— Start Data extract —

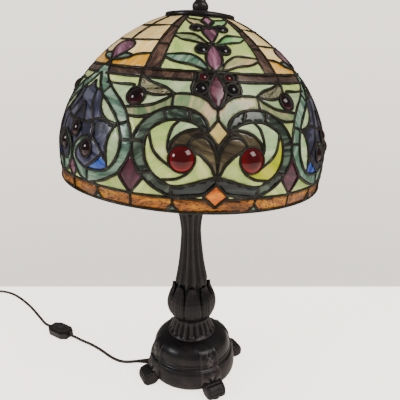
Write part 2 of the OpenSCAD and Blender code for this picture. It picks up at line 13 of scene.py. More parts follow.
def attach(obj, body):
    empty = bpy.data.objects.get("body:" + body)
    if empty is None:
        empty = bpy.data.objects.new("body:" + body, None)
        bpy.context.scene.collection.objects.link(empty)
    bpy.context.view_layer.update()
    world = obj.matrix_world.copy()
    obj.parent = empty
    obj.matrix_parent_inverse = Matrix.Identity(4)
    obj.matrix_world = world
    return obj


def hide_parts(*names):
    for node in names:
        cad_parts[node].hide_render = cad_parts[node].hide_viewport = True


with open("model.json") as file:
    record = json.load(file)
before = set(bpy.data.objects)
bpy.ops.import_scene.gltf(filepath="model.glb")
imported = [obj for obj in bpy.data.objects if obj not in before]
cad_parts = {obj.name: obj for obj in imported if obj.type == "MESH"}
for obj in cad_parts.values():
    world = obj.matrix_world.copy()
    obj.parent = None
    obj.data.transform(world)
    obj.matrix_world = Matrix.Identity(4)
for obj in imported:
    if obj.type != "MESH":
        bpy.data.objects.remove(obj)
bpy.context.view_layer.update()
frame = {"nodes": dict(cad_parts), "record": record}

— End Data extract —

● Challenge
Give the listing again, word for word.

● Task response
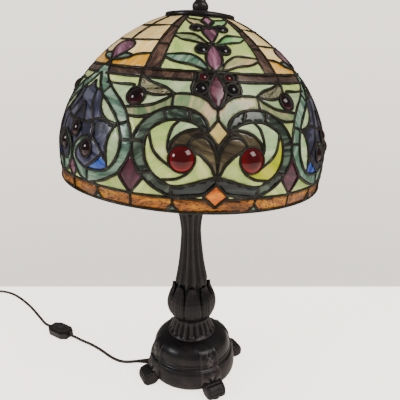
Write part 2 of the OpenSCAD and Blender code for this picture. It picks up at line 13 of scene.py. More parts follow.
def attach(obj, body):
    empty = bpy.data.objects.get("body:" + body)
    if empty is None:
        empty = bpy.data.objects.new("body:" + body, None)
        bpy.context.scene.collection.objects.link(empty)
    bpy.context.view_layer.update()
    world = obj.matrix_world.copy()
    obj.parent = empty
    obj.matrix_parent_inverse = Matrix.Identity(4)
    obj.matrix_world = world
    return obj


def hide_parts(*names):
    for node in names:
        cad_parts[node].hide_render = cad_parts[node].hide_viewport = True


with open("model.json") as file:
    record = json.load(file)
before = set(bpy.data.objects)
bpy.ops.import_scene.gltf(filepath="model.glb")
imported = [obj for obj in bpy.data.objects if obj not in before]
cad_parts = {obj.name: obj for obj in imported if obj.type == "MESH"}
for obj in cad_parts.values():
    world = obj.matrix_world.copy()
    obj.parent = None
    obj.data.transform(world)
    obj.matrix_world = Matrix.Identity(4)
for obj in imported:
    if obj.type != "MESH":
        bpy.data.objects.remove(obj)
bpy.context.view_layer.update()
frame = {"nodes": dict(cad_parts), "record": record}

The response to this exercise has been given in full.